Víctor Negrete, el investigador social que más ha estudiado estos temas en Córdoba, conceptúa que es compleja la restitución en medio de la violencia. “Es muy difícil mientras no se castigue a los despojadores, que no son solo los que están en las cárceles, sino los que estando libres siguen intimidando a la población cordobesa para no devolver lo que le arrebataron. La gente tiene miedo y no está acudiendo en masa a reclamar sus derechos”, dice.

El Estado, en cabeza del anterior ministro de Agricultura, Juan Camilo Restrepo, no desconoce el reto, pero está empeñado en que clarificando el estado de la propiedad, se llega más rápido al postconflicto.

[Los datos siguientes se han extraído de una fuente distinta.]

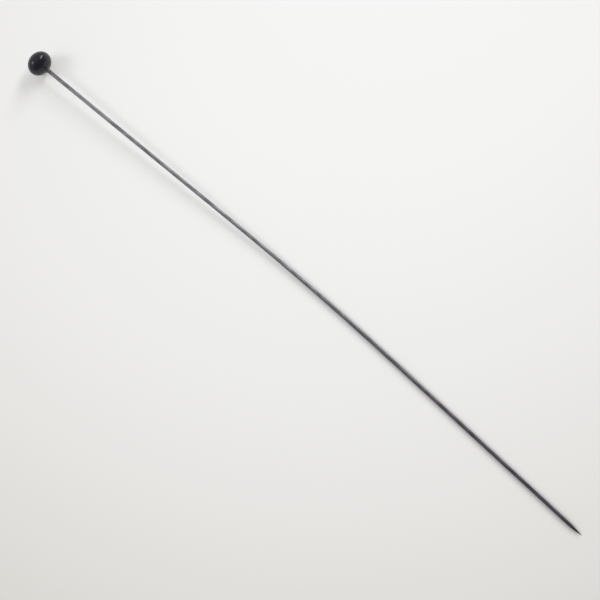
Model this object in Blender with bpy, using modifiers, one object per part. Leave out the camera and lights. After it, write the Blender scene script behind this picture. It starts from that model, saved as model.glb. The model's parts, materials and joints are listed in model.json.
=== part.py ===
"""Hat pin with a black glass head.

A bead of black glass, a bowed steel wire ground to a point, and the cement that holds one on the other.
Metres. The pin lies on the plane z = 0 as it would on a table: the head at -X, the point at +X, and the
bow of the wire toward +Y. The origin is under the middle of the pin, on that plane.
"""

import math

import bmesh
import bpy
from mathutils import Vector

MM = 0.001

# Overall, from the crown of the head to the point, along X.
OVERALL_LENGTH = 178.0 * MM

# Glass head, an oblate bead turned about the wire's axis.
HEAD_RADIUS = 3.10 * MM
HEAD_HALF_LENGTH = 2.36 * MM
CROWN_FLAT_RADIUS = 0.60 * MM
MOUTH_RADIUS = 0.95 * MM
BORE_RADIUS = 0.69 * MM
BORE_DEPTH = 3.10 * MM
COUNTERSINK_DEPTH = 0.20 * MM

# Steel wire.
WIRE_RADIUS = 0.475 * MM
POINT_LENGTH = 5.4 * MM
POINT_END_RADIUS = 0.03 * MM
WIRE_IN_BORE = 2.90 * MM

# One long bend, measured along X from the middle of the head. Before and after it the wire is straight.
BEND_START = 50.8 * MM
BEND_END = 122.1 * MM
SIDE_SLOPE_AT_HEAD = 0.0302

# Cement between the wire and the bore, and its meniscus outside the mouth.
CEMENT_CLEARANCE = 0.02 * MM
MENISCUS_RISE = 1.00 * MM
MENISCUS_EDGE = 0.03 * MM

# Resolution.
HEAD_STEPS = 48
HEAD_ARC_POINTS = 26
CEMENT_STEPS = 32
MENISCUS_POINTS = 8
WIRE_POINT_SPACING = 3.0 * MM
WIRE_TAPER_POINTS = 12
WIRE_BEVEL_RESOLUTION = 4
MERGE_DISTANCE = 0.001 * MM

# Placement worked out from the sizes above.
BEND_LENGTH = BEND_END - BEND_START
BEND_MIDDLE = (BEND_START + BEND_END) / 2
CROWN_HEIGHT = HEAD_HALF_LENGTH * math.sqrt(1 - (CROWN_FLAT_RADIUS / HEAD_RADIUS) ** 2)
MOUTH_HEIGHT = HEAD_HALF_LENGTH * math.sqrt(1 - (MOUTH_RADIUS / HEAD_RADIUS) ** 2)
DROP_SLOPE = (HEAD_RADIUS - WIRE_RADIUS) / BEND_MIDDLE
HEAD_TILT = math.hypot(SIDE_SLOPE_AT_HEAD, DROP_SLOPE)
CROWN_REACH = CROWN_HEIGHT * math.cos(HEAD_TILT) + CROWN_FLAT_RADIUS * math.sin(HEAD_TILT)
HEAD_X = -OVERALL_LENGTH / 2 + CROWN_REACH
TIP_X = OVERALL_LENGTH / 2
SIDE_TURN = SIDE_SLOPE_AT_HEAD * (TIP_X - HEAD_X) / (TIP_X - HEAD_X - BEND_MIDDLE)


def new_collection(name):
    """Makes a collection in the scene."""
    collection = bpy.data.collections.new(name)
    bpy.context.scene.collection.children.link(collection)
    return collection


def make_material(name, colour, roughness, metallic):
    """A Principled BSDF with a plain colour, roughness and metallic value."""
    material = bpy.data.materials.new(name)
    material.use_nodes = True
    shader = material.node_tree.nodes["Principled BSDF"]
    shader.inputs["Base Color"].default_value = (*colour, 1.0)
    shader.inputs["Roughness"].default_value = roughness
    shader.inputs["Metallic"].default_value = metallic
    material.diffuse_color = (*colour, 1.0)
    return material


def turned(name, outline, steps, material, collection):
    """A solid turned about its Z axis from (radius, height) points that run down the outer side."""
    mesh = bpy.data.meshes.new(name)
    profile = bmesh.new()
    points = [profile.verts.new((radius, 0.0, height)) for radius, height in outline]
    for upper, lower in zip(points, points[1:]):
        profile.edges.new((upper, lower))
    profile.to_mesh(mesh)
    profile.free()
    mesh.materials.append(material)
    solid = bpy.data.objects.new(name, mesh)
    collection.objects.link(solid)
    screw = solid.modifiers.new("Turn", "SCREW")
    screw.steps = steps
    screw.render_steps = steps
    screw.use_merge_vertices = True
    screw.merge_threshold = MERGE_DISTANCE
    screw.use_smooth_shade = True
    return solid


def bend_run(x):
    """How far the turned heading has carried the wire at x, as a share of the bend's length.

    The heading eases from its value before the bend to its value after it, and this is its integral.
    """
    share = (x - HEAD_X - BEND_START) / BEND_LENGTH
    if share <= 0:
        return 0.0
    if share >= 1:
        return share - 0.5
    return share**3 - share**4 / 2


def wire_centre(x):
    """The wire's centre at x: straight down from the head, through the bend, then along the table."""
    past_head = x - HEAD_X
    turned_run = BEND_LENGTH * bend_run(x)
    side = SIDE_SLOPE_AT_HEAD * past_head - SIDE_TURN * turned_run
    height = HEAD_RADIUS - DROP_SLOPE * past_head + DROP_SLOPE * turned_run
    return Vector((x, side, height))


def point_taper(from_tip):
    """The wire's radius as a share of its full radius: a ground point with a rounded, ogive flank."""
    if from_tip >= POINT_LENGTH:
        return 1.0
    grown = 1 - (1 - from_tip / POINT_LENGTH) ** 2
    end = POINT_END_RADIUS / WIRE_RADIUS
    return end + (1 - end) * grown


def head_axis():
    """An empty at the middle of the head whose +Z runs out of the crown, along the wire's axis."""
    axis = bpy.data.objects.new("head_axis", None)
    axis.empty_display_size = HEAD_RADIUS
    axis.location = wire_centre(HEAD_X)
    outward = Vector((-1.0, -SIDE_SLOPE_AT_HEAD, DROP_SLOPE))
    axis.rotation_euler = outward.to_track_quat("Z", "Y").to_euler()
    return axis


def glass_head(collection):
    """The bead: a small crown flat, an oblate side, and a countersunk blind bore for the wire."""
    black_glass = make_material("black_glass", (0.012, 0.011, 0.014), 0.12, 0.0)
    crown_angle = math.asin(CROWN_FLAT_RADIUS / HEAD_RADIUS)
    mouth_angle = math.pi - math.asin(MOUTH_RADIUS / HEAD_RADIUS)
    outline = [(0.0, CROWN_HEIGHT)]
    for i in range(HEAD_ARC_POINTS + 1):
        angle = crown_angle + (mouth_angle - crown_angle) * i / HEAD_ARC_POINTS
        outline.append((HEAD_RADIUS * math.sin(angle), HEAD_HALF_LENGTH * math.cos(angle)))
    bore_end = BORE_DEPTH - MOUTH_HEIGHT
    outline.append((BORE_RADIUS, COUNTERSINK_DEPTH - MOUTH_HEIGHT))
    outline.append((BORE_RADIUS, bore_end))
    outline.append((0.0, bore_end))
    return turned("glass_head", outline, HEAD_STEPS, black_glass, collection)


def setting_cement(collection):
    """The cement: a cup round the wire's buried end, flaring in the countersink to a meniscus."""
    shellac = make_material("shellac_cement", (0.16, 0.07, 0.05), 0.45, 0.0)
    outer = BORE_RADIUS - CEMENT_CLEARANCE
    inner = WIRE_RADIUS + CEMENT_CLEARANCE
    closed_end = BORE_DEPTH - MOUTH_HEIGHT - CEMENT_CLEARANCE
    wire_end = WIRE_IN_BORE - MOUTH_HEIGHT + CEMENT_CLEARANCE
    countersink_top = COUNTERSINK_DEPTH - MOUTH_HEIGHT
    rim = MOUTH_RADIUS - CEMENT_CLEARANCE
    outline = [(0.0, closed_end), (outer, closed_end), (outer, countersink_top)]
    outline.append((rim, -MOUTH_HEIGHT - CEMENT_CLEARANCE))
    feather = inner + MENISCUS_EDGE
    for i in range(1, MENISCUS_POINTS + 1):
        quarter = math.pi / 2 * i / MENISCUS_POINTS
        radius = rim - (rim - feather) * math.sin(quarter)
        height = -MOUTH_HEIGHT - CEMENT_CLEARANCE - MENISCUS_RISE * (1 - math.cos(quarter))
        outline.append((radius, height))
    outline.append((inner, outline[-1][1]))
    outline.append((inner, wire_end))
    outline.append((0.0, wire_end))
    return turned("setting_cement", outline, CEMENT_STEPS, shellac, collection)


def steel_shank(collection):
    """The wire: cut square inside the head, bowed once, and ground to a point."""
    steel = make_material("drawn_steel", (0.18, 0.18, 0.19), 0.38, 1.0)
    buried_end = HEAD_X + (MOUTH_HEIGHT - WIRE_IN_BORE) * math.cos(HEAD_TILT)
    taper_start = TIP_X - POINT_LENGTH
    spans = math.ceil((taper_start - buried_end) / WIRE_POINT_SPACING)
    stations = [buried_end + (taper_start - buried_end) * i / spans for i in range(spans)]
    stations += [taper_start + POINT_LENGTH * i / WIRE_TAPER_POINTS for i in range(WIRE_TAPER_POINTS + 1)]
    curve = bpy.data.curves.new("steel_shank", "CURVE")
    curve.dimensions = "3D"
    curve.bevel_depth = WIRE_RADIUS
    curve.bevel_resolution = WIRE_BEVEL_RESOLUTION
    curve.use_fill_caps = True
    spline = curve.splines.new("POLY")
    spline.points.add(len(stations) - 1)
    spline.use_smooth = True
    for point, x in zip(spline.points, stations):
        point.co = (*wire_centre(x), 1.0)
        point.radius = point_taper(TIP_X - x)
    curve.materials.append(steel)
    wire = bpy.data.objects.new("steel_shank", curve)
    collection.objects.link(wire)
    return wire


def build():
    """Clears the scene and makes the pin."""
    for leftover in list(bpy.data.objects):
        bpy.data.objects.remove(leftover)
    pin = new_collection("hat_pin")
    axis = head_axis()
    pin.objects.link(axis)
    for turned_piece in (glass_head(pin), setting_cement(pin)):
        turned_piece.parent = axis
    steel_shank(pin)


build()
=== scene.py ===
"""Looks for the hat pin: black glass head, shellac cement and aged steel wire, lying on a pale floor.

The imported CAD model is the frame. The head and the cement are turned again, finer, about the axis that the
head_crown mount gives. The wire is swept again, finer, along the same line, from that axis to the CAD wire's
end. Metres, in the row's own frame: head at -X, point at +X, the bow of the wire toward +Y.
"""

import json
import math

import bmesh
import bpy
import numpy as np
from mathutils import Matrix, Vector, noise


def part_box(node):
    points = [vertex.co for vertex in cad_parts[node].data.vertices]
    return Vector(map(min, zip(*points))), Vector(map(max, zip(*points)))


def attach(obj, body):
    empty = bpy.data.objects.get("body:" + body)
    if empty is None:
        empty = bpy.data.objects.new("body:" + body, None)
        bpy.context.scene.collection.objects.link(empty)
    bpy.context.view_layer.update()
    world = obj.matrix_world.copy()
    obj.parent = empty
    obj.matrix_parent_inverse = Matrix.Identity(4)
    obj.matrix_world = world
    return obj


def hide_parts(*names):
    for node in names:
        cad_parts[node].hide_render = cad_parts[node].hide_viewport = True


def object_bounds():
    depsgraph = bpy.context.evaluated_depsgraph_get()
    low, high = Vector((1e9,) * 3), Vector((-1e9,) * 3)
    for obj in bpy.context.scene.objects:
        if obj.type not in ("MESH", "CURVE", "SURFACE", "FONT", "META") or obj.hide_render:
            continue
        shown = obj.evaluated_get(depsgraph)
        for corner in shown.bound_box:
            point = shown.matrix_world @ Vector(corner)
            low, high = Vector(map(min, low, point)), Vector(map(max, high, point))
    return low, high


MM = 0.001
OWN_PLACE = "own_place"

# Sizes of the glass, the cement and the wire, as the CAD parts have them.
HEAD_RADIUS = 3.10 * MM
HEAD_HALF_LENGTH = 2.36 * MM
CROWN_FLAT_RADIUS = 0.60 * MM
MOUTH_RADIUS = 0.95 * MM
BORE_RADIUS = 0.69 * MM
BORE_DEPTH = 3.10 * MM
COUNTERSINK_DEPTH = 0.20 * MM
WIRE_RADIUS = 0.475 * MM
WIRE_IN_BORE = 2.90 * MM
CEMENT_CLEARANCE = 0.02 * MM
MENISCUS_RISE = 1.00 * MM
POINT_LENGTH = 5.4 * MM
POINT_END_RADIUS = 0.03 * MM
BEND_START = 50.8 * MM
BEND_END = 122.1 * MM

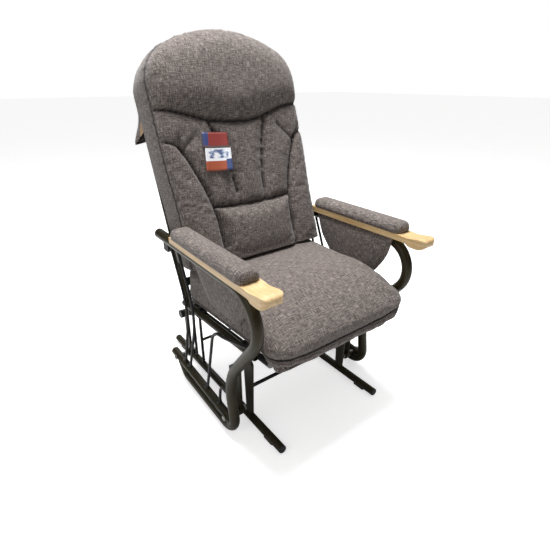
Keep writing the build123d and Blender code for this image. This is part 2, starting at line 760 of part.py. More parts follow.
# Back cushion: waisted below, square at the shoulders, arched on top, thicker at the head
def back_outline(half_width, low_half_width, start, top):
    """The outline of the back as a flat face, from a level up to the arched top."""
    arch = arch_start + top - back_height
    half_turn = crown_angle / 2
    corner_end = (half_width - shoulder_arc * (1 - cos(crown_angle)), arch + shoulder_arc * sin(crown_angle))
    corner_middle = (half_width - shoulder_arc * (1 - cos(half_turn)), arch + shoulder_arc * sin(half_turn))
    with BuildSketch() as flat:
        with BuildLine():
            if start < back_waist:
                Polyline((0, start), (low_half_width, start), (low_half_width, back_waist),
                         (half_width, back_shoulder), (half_width, arch))
            else:
                Polyline((0, start), (half_width, start), (half_width, arch))
            ThreePointArc((half_width, arch), corner_middle, corner_end)
            TangentArc(corner_end, (0, top), tangent=(-sin(crown_angle), cos(crown_angle)))
            Line((0, top), (0, start))
        make_face()
        mirror(about=Plane.YZ)
    return flat.sketch


cushion_outline = back_outline(back_half_width, back_low_half_width, -back_thickness, back_height)
headrest_outline = back_outline(back_half_width - headrest_inset, back_half_width - headrest_inset,
                                headrest_start, back_height - headrest_inset)
hood_outline = back_outline(back_half_width, back_half_width, hood_start, back_height)
hood_hollow = back_outline(back_half_width - hood_wall, back_half_width - hood_wall,
                           hood_start - hood_wall, back_height - hood_wall)
with BuildPart() as back_cushion:
    with BuildSketch(back_plane):
        add(cushion_outline)
    extrude(amount=back_thickness)
    fillet(back_cushion.faces().sort_by(Axis((0, 0, 0), back_plane.z_dir))[-1].edges(), back_round)
    with BuildSketch(back_plane.offset(back_thickness - back_round)):
        add(headrest_outline)
    extrude(amount=back_round + headrest_bulge)
    fillet(back_cushion.faces().sort_by(Axis((0, 0, 0), back_plane.z_dir))[-1].edges(), headrest_round)
    split(bisect_by=Plane((0, 0, seat_top_z + soft_gap)), keep=Keep.TOP)
write(back_cushion.part, "back_cushion")

# Hood: a fabric pocket behind the cushion that slips down over the top of the hoop
hood_depth = 2 * hoop_r + 2 * hoop_gap + hood_wall
with BuildPart() as back_hood:
    with BuildSketch(back_plane.offset(-hood_depth)):
        add(hood_outline)
    extrude(amount=hood_depth)
    with BuildSketch(back_plane.offset(-hood_depth + hood_wall)):
        add(hood_hollow)
    extrude(amount=hood_depth, mode=Mode.SUBTRACT)
write(back_hood.part, "back_hood")

# ================================================================ arms
# Arm rest: a wooden board with a lifted, rounded nose
with BuildPart() as arm_rest:
    with BuildSketch(Plane.YZ.offset(arm_x - arm_half_width)):
        with BuildLine():
            rear = Line((arm_rear_y, wood_low), (arm_rear_y, arm_top_z))
            top = Line(rear @ 1, (pad_front_y, arm_top_z))
            dip = Spline(
                top @ 1,
                (nose_dip_back - half_depth, arm_top_z - nose_dip),
                (nose_crest_back - half_depth, arm_top_z + nose_crest),
                (-half_depth, arm_top_z - nose_tip_drop),
                tangents=((-1, 0), (0, -1)),
            )
            lip = Spline(
                dip @ 1,
                (lip_back - half_depth, wood_low - lip_drop),
                (lip_run - half_depth, wood_low - lip_run_drop),
                (lip_end - half_depth, wood_low),
                tangents=((0, -1), (1, 0)),
            )
            Line(lip @ 1, rear @ 0)
        make_face()
    extrude(amount=2 * arm_half_width)
    with BuildSketch(Plane.XY):
        with BuildLine():
            front_left = (arm_x - arm_half_width, -half_depth)
            front_right = (arm_x + arm_half_width, -half_depth)
            FilletPolyline(
                (arm_x - arm_half_width, arm_rear_y), front_left, front_right,
                (arm_x + arm_half_width, arm_rear_y), radius=arm_corner,
            )
            Line((arm_x + arm_half_width, arm_rear_y), (arm_x - arm_half_width, arm_rear_y))
        make_face()
    extrude(amount=2 * arm_axis_z, mode=Mode.INTERSECT)
    add(side_outer, mode=Mode.SUBTRACT)
    add(arm_screws.part, mode=Mode.SUBTRACT)
write_pair(arm_rest.part, "arm_rest")

# Arm pad: a padded block on the board
with BuildPart() as arm_pad:
    with BuildSketch(Plane.XY.offset(arm_top_z)):
        with Locations((side_x + pad_offset, (pad_rear_y + pad_front_y) / 2)):
            RectangleRounded(2 * pad_half_width, pad_rear_y - pad_front_y, pad_corner)
    extrude(amount=pad_height)
    fillet(arm_pad.faces().sort_by(Axis.Z)[-1].edges(), pad_edge)
write_pair(arm_pad.part, "arm_pad")

# Side panel: a padded panel that hangs inside the side tube, below the arm
panel_top_z = wood_low - panel_top_gap
with BuildPart() as side_panel:
    with BuildSketch(Plane.YZ.offset(panel_x)):
        with BuildLine():
            outline = FilletPolyline(
                (panel_rear_y, panel_top_z), *panel_rear_corners,
                *panel_front_corners, (panel_front_y, panel_top_z),
                radius=[*panel_rear_bends, *panel_front_bends],
            )
            Line(outline @ 1, outline @ 0)
        make_face()
    extrude(amount=panel_thickness)
write_pair(side_panel.part, "side_panel")

# Hang tag: a plain card that hangs on the front of the back cushion
with BuildPart() as hang_tag:
    with BuildSketch(back_plane.offset(back_thickness + soft_gap)):
        with Locations((tag_x, tag_level)):
            RectangleRounded(tag_width, tag_height, tag_corner)
    extrude(amount=tag_thickness)
write(hang_tag.part, "hang_tag")
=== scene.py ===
# %% [markdown]
# # A padded glider chair
# The frame of this chair comes from CAD and stays exactly as it is. This lesson gives the
# frame its finishes and builds what CAD leaves plain: the cushions, the arm pads, the
# fabric hood and the card tag. Every length is in metres.

# %% Load the frame
import json
import math

import bpy
import numpy as np
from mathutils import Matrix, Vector, noise


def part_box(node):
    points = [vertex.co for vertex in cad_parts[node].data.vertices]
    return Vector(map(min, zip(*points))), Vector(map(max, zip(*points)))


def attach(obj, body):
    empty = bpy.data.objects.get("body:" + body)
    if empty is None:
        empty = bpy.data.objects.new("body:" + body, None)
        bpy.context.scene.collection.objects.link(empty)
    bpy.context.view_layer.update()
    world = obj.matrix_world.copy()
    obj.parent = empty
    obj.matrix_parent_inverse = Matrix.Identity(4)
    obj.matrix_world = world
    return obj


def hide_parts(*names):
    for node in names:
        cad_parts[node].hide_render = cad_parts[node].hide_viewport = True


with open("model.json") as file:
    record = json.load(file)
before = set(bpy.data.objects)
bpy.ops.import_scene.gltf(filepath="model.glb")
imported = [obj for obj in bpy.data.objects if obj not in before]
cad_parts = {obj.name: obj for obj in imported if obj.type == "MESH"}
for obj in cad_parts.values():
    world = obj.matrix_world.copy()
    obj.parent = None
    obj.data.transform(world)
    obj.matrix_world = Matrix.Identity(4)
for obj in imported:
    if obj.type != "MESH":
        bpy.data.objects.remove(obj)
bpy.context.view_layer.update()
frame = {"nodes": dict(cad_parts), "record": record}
scene = bpy.context.scene

# %% [markdown]
# ## Camera, floor and light
# The chair is seen from a standing adult's eye, a little to its right. A big soft light
# overhead does what a shop ceiling does: it makes the seat and the arms bright and leaves
# the upright faces darker. A pale floor and a white world keep the setting plain.

# %% Camera
CAMERA_PLACE = (-0.721, -0.994, 0.998)
CAMERA_DOWN = 25.99
CAMERA_TURN = -36.89
camera = bpy.data.objects.new("camera", bpy.data.cameras.new("camera"))
scene.collection.objects.link(camera)
camera.location = CAMERA_PLACE
camera.rotation_euler = (math.radians(90 - CAMERA_DOWN), 0, math.radians(CAMERA_TURN))
camera.data.sensor_width = 36
camera.data.lens = 26.1
camera.data.clip_start = 0.05
scene.camera = camera
scene.view_settings.view_transform = "Standard"
print("camera lens", camera.data.lens)


# %% A short way to write shader nodes
def node(tree, kind, inputs=None, **settings):
    """One node, its settings and its inputs. An input is a value or another node's socket."""
    made = tree.nodes.new(kind)
    for key, value in settings.items():
        setattr(made, key, value)
    for socket, value in (inputs or {}).items():
        if isinstance(value, bpy.types.NodeSocket):
            tree.links.new(value, made.inputs[socket])
        else:
            made.inputs[socket].default_value = value
    return made


def new_material(name, **fixed):
    """A material with one Principled shader. The values given are constant over the surface."""
    made = bpy.data.materials.new(name)
    made.use_nodes = True
    tree = made.node_tree
    tree.nodes.clear()
    shader = node(tree, "ShaderNodeBsdfPrincipled", {k.replace("_", " "): v for k, v in fixed.items()})
    node(tree, "ShaderNodeOutputMaterial", {"Surface": shader.outputs[0]})
    return made, tree, shader


def mixed(tree, factor, first, second, blend="MIX"):
    """Two colours mixed by a factor."""
    made = node(tree, "ShaderNodeMix", {0: factor, 6: first, 7: second}, data_type="RGBA", blend_type=blend)
    return made.outputs[2]


def sums(tree, operation, first, second=0.0, third=0.0):
    """One step of arithmetic on values or sockets."""
    return node(tree, "ShaderNodeMath", {0: first, 1: second, 2: third}, operation=operation).outputs[0]


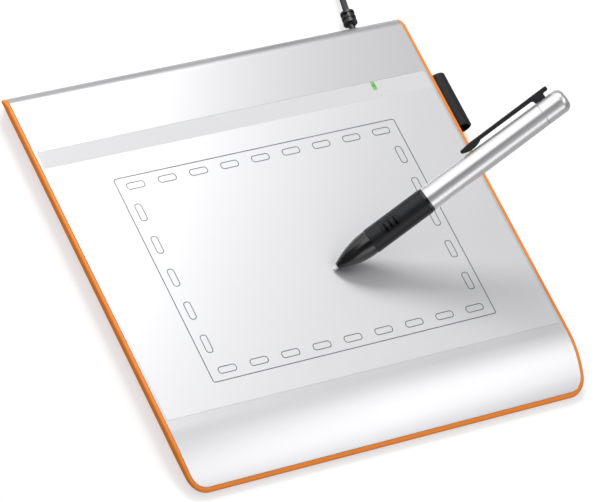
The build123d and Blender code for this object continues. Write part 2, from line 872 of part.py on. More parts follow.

Asegura que “la política de tierras se requiere en un país que presume ser un Estado Social de Derecho. En parte, el conflicto se debe a la ausencia de estas políticas”. De esta manera el Gobierno contraría a quienes aseguran que no es posible avanzar en la restitución en medio de la guerra, porque justamente la causa de la disputa es la tierra.

Todas las víctimas halladas en esta ruta han pasado por Montería, algunas se han quedado, lo que ha convertido a la capital en una urbe que respira desplazamiento. Desde 1989 hasta la fecha han llegado 47 mil desarraigados.

En cada esquina de esta ciudad de 500 mil habitantes se observan las caras desdibujadas, por el dolor o por el rencor, de quienes lo perdieron todo. El tema tierras no admite discusiones en sitios públicos, pero es indefectiblemente palpable en el sur y occidente de Montería.

En los pasillos de la Fiscalía de Justicia y Paz o en la Defensoría del Pueblo, el río humano de desposeídos divaga con los documentos que certifican que son dueños de algo en algún lugar del Urabá y de Córdoba. De día buscan la esperanza cobijados por las leyes de Justicia y Paz del gobierno de Álvaro Uribe Vélez y de Víctimas de Santos Calderón, y de noche regresan a sus casas de invasión, ubicadas a orillas de canales de aguas putrefactas. Esa es la única tierra que tienen: ocho metros cuadrados de pobreza; en el campo están las hectáreas que abandonaron o mal vendieron a quienes los despojaron de manera directa o indirecta.